Chemical peels, dermabrasion, and skin rejuvenation aim to smooth the skin and reduce blemishes. They can cause redness, pain, itchiness, and skin pigmentation changes. Infection is also a risk, which can lead to scarring. In the days after having these procedures your skin will be more sensitive to sun damage. Remember to practice sun safety and stay out of the sun as much as possible, in accordance with your clinician’s advice.
Laser and intense pulsed light (IPL) services are used to remove hair and tattoos, reduce the appearance of capillaries, freckles, scars, and make other changes to the skin’s appearance. Short-term reactions like redness and swelling are common, and it’s important to protect your skin from the sun in the days after a service. Light-based cosmetic services can result in serious injury if performed incorrectly, including burns, infection, eye damage, blistering, skin pigmentation changes, and permanent scarring.

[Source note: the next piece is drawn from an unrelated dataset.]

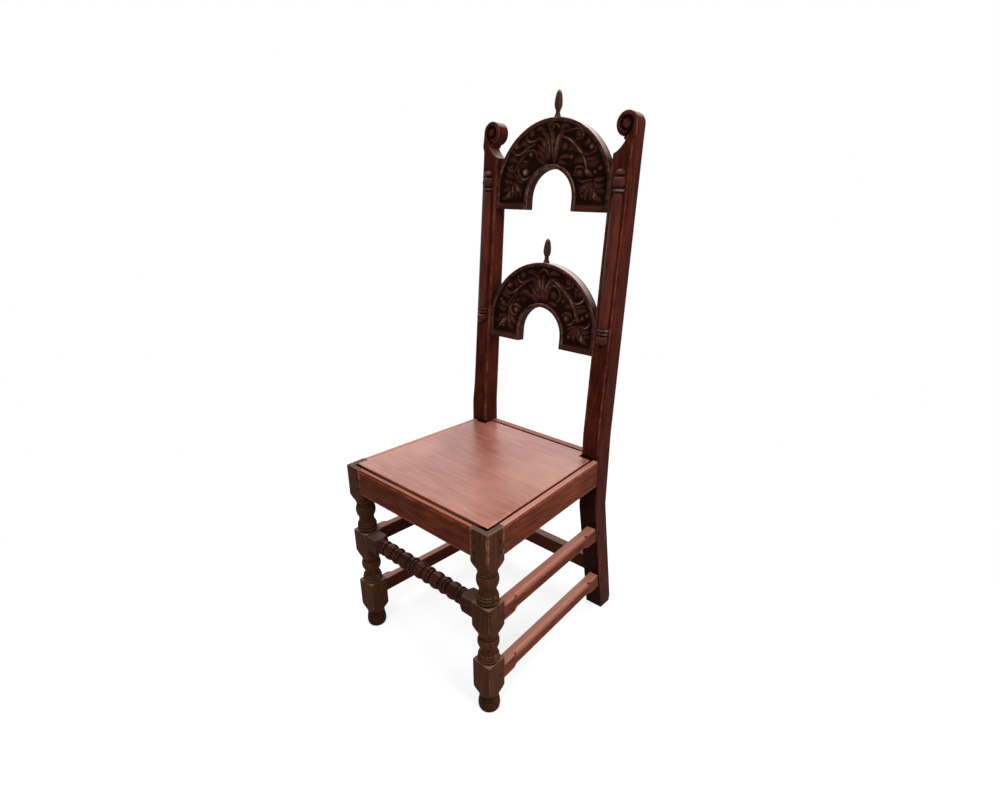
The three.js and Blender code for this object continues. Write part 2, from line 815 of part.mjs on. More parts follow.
function bobbinProfile(half, length) {
  const points = [];
  for (let i = 0; i + 1 < valleyShares.length; i += 1) {
    const middle = (valleyShares[i] + valleyShares[i + 1]) / 2;
    const reach = (valleyShares[i + 1] - valleyShares[i]) / 2;
    const bobbin = i % 2 === 0 ? plainBobbinShares : reededBobbinShares;
    bobbin.forEach(([along, share]) => {
      if (middle + reach * along >= 0) {
        points.push([half * share, length * (middle + reach * along)]);
      }
    });
  }
  collarShares.forEach(([along, share]) => points.push([half * share, length * along]));
  return points;
}

function frontStretcher() {
  const half = frontStretcherSquare / 2;
  const halfLength = legInner - clearance;
  const turnedHalf = halfLength - frontStretcherBlock;
  const centre = [0, frontY + frontStretcherSetback + half, frontStretcherTop - half];
  const side = bobbinProfile(half, turnedHalf);
  const wide = cornerRadius(half) + clearance;
  const narrow = side[side.length - 1][0];
  [...tongueShares].reverse().forEach(([down, inward]) => {
    side.push([wide + (narrow - wide) * inward, turnedHalf + frontStretcherTongue * (1 - down)]);
  });
  side.push([wide, halfLength]);
  const other = side.slice(1).map(([radius, along]) => [radius, -along]).reverse();
  const lay = new THREE.Matrix4().makeRotationY(Math.PI / 2).setPosition(...centre);
  const spindle = turned([...other, ...side], stretcherFacets, lay);
  const blank = block(
    [-halfLength, centre[1] - half, centre[2] - half], [halfLength, centre[1] + half, centre[2] + half]);
  const tenon = frontStretcherTenon(0);
  return drilled(blank.intersect(spindle).add(tenon).add(mirrored(tenon)));
}

// A straight rail across the chair, with a tenon at each end
function crossRail(reach, nearY, farY, low, high, tenon) {
  const body = block([-reach + clearance, nearY, low], [reach - clearance, farY, high]);
  return body.add(tenon).add(mirrored(tenon));
}

function frontRail() {
  const rail = crossRail(legInner, frontRailY, frontRailY + railThickness, railBottom, seatHeight,
    frontRailTenon(0));
  return drilled(rail.subtract(rebate));
}

function rearRail() {
  const rail = crossRail(postInner, rearRailY, rearRailY + rearRailThickness, railBottom, seatHeight,
    rearRailTenon(0));
  return drilled(rail.subtract(rebate));
}

function rearStretcher() {
  return crossRail(postInner, rearStretcherY, rearStretcherY + rearStretcherWidth,
    rearStretcherTop - rearStretcherHeight, rearStretcherTop, rearStretcherTenon(0));
}

// A side member in plan: its outer face runs from the leg to the post, its ends fit their faces
function sideBar(width, low, high, farY) {
  const near = legBackY + clearance;
  const plan = [
    [sideOuterX(near) - width, near], [sideOuterX(near), near],
    [sideOuterX(farY), farY], [sideOuterX(farY) - width, farY],
  ];
  return prism(plan, high - low, liftedTo(low));
}

function sideRail() {
  const bar = sideBar(railThickness, railBottom, seatHeight, postY - clearance);
  return drilled(bar
    .add(sideTenonAtLeg(0, railTenonLow, railTenonHigh, railTenonShortLength - clearance))
    .add(sideTenonAtPost(0, railTenonLow, railTenonHigh, postTenonLength - clearance, postY))
    .subtract(rebate));
}

// A side stretcher: its rear shoulder follows the raked heel, its outer edges are stop-chamfered
function sideStretcher(level) {
  const top = level.top;
  const bottom = top - sideStretcherHeight;
  const { low, high, faceY } = sideStretcherTenons(level);
  const reach = postFaceY(bottom) + overrun;
  const bar = sideBar(sideStretcherWidth, bottom, top, reach);
  const heelFace = prism(
    [[postFaceY(bottom - overrun) - clearance, bottom - overrun],
      [reach + overrun, bottom - overrun], [reach + overrun, top + overrun],
      [postFaceY(top + overrun) - clearance, top + overrun]],
    halfFront, sideView(postInner - overrun));
  let stretcher = bar.subtract(heelFace);
  const near = legBackY + stretcherStop;
  const far = postFaceY(top) - stretcherStop;
  [[top, 1], [bottom, -1]].forEach(([edge, up]) => {
    const from = new THREE.Vector3(sideOuterX(near), near, edge);
    const to = new THREE.Vector3(sideOuterX(far), far, edge);
    const outward = new THREE.Vector3(far - near, from.x - to.x, 0).normalize();
    outward.z = up;
    stretcher = stretcher.subtract(
      stoppedChamfer(from, to, outward, stretcherChamfer, stretcherStopRun));
  });
  return drilled(stretcher
    .add(sideTenonAtLeg(0, low, high, sideStretcherTenonLength - clearance))
    .add(sideTenonAtPost(0, low, high, postStretcherTenonLength - clearance, faceY)));
}

// The pieces made for the right side stand mirrored on the left
function addPair(name, solid, finish) {
  addPiece(`${name}_right`, solid, finish);
  addPiece(`${name}_left`, mirrored(solid), finish);
}

addPiece("seat_board", seatBoard(), "seat");
addPiece("front_seat_rail", frontRail(), "rail");
addPiece("rear_seat_rail", rearRail(), "rail");
addPair("side_seat_rail", sideRail(), "rail");
addPair("front_leg", frontLeg(), "leg");
addPair("rear_post", rearPost(), "post");
addPiece("front_stretcher", frontStretcher(), "leg");
addPiece("rear_stretcher", rearStretcher(), "leg");
Object.entries(stretcherLevels).forEach(([levelName, level]) => {
  addPair(`${levelName}_side_stretcher`, sideStretcher(level), "rail");
});
Object.entries(arches).forEach(([archName, arch]) => {
  addPiece(`${archName}_arched_rail`, archedRail(arch.rise, arch.leg), "carved");
  addPiece(`${archName}_finial`, finial(arch.rise, arch.leg), "post");
});
addPair("split_turning", splitTurning(), "post");
pegs.forEach((peg) => addPair(peg.name, pegSolid(peg, 0), "peg"));

export default chair;
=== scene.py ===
"""The looks of a carved wooden chair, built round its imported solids: each piece is a closed surface
worked out with numpy in millimetres, and waxed wood is a node material on object coordinates."""

import math
from collections import namedtuple

import bpy
import numpy as np
from mathutils import Matrix, Vector


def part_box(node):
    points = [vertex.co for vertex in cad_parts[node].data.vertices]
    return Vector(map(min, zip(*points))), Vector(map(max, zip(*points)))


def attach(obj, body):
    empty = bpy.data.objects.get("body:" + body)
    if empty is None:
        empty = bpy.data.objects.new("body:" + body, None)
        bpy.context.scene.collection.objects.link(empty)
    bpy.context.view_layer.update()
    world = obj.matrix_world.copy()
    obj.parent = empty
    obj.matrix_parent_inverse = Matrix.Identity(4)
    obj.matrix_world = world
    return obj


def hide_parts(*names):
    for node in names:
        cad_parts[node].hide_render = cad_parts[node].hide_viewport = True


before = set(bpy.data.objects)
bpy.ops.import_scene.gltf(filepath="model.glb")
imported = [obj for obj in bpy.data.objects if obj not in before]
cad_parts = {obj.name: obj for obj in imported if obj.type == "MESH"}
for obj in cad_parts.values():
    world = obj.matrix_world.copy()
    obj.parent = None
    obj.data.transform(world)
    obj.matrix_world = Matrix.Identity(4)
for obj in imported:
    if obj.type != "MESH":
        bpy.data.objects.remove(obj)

bl_info = {
    "name": "Carved wooden chair",
    "version": (1, 0, 0),
    "blender": (4, 5, 0),
    "location": "3D View > Sidebar > Chair",
    "description": "Builds the turned, sawn and carved pieces of a high-backed wooden chair",
    "category": "Add Mesh",
}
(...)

Cosmetic surgery is just like any other surgery – complications can arise, and it’s important to weigh these up with the benefits of the procedure.
Pain, bruising and swelling are expected after surgery. Heavy bleeding can occur, and there’s a chance you’ll have an adverse reaction to anaesthesia or medical materials used in your treatment. Infection is one of the most common complications of surgery, and of course, you’ll be left with some scarring.
Blood and body fluid can pool under the skin post-surgery. Known as hematomas and seromas, they are among the most common complication of facelifts, breast augmentations, tummy tucks, liposuction and other body contouring procedures. Additional surgeries may be needed to treat haematomas, while seromas are usually drained with a needle to reduce the risk of infection.
Deep vein thrombosis (DVT) is a blood clot that typically forms in the legs. Being bedridden after surgery increases your risk of DVT, as does having multiple procedures at once. DVTs can potentially detach from the vein and travel to the lungs, which can be life-threatening.
Liposuction involves sucking fat from target areas – commonly the belly, arms, thighs, or buttocks. It’s an invasive procedure that can be painful and requires lengthy post-operative care. Many complications can arise including infection, excessive fluid loss leading to shock, and damage to muscles, blood vessels, and organs.
Breast, buttock and other implants can be used to alter our body shape. It’s possible that implants might rupture, leak, deflate, or move from their original position. These complications can be painful and carry a risk of inflammation, infection and scar tissue formation. Damaged implants usually require corrective surgery.
Making the right decision for you
When it comes to our bodies and our health, it’s important to be informed.
Take the time to talk with your GP and other health professionals – they can help you navigate different options so you can make health decisions that are right for you.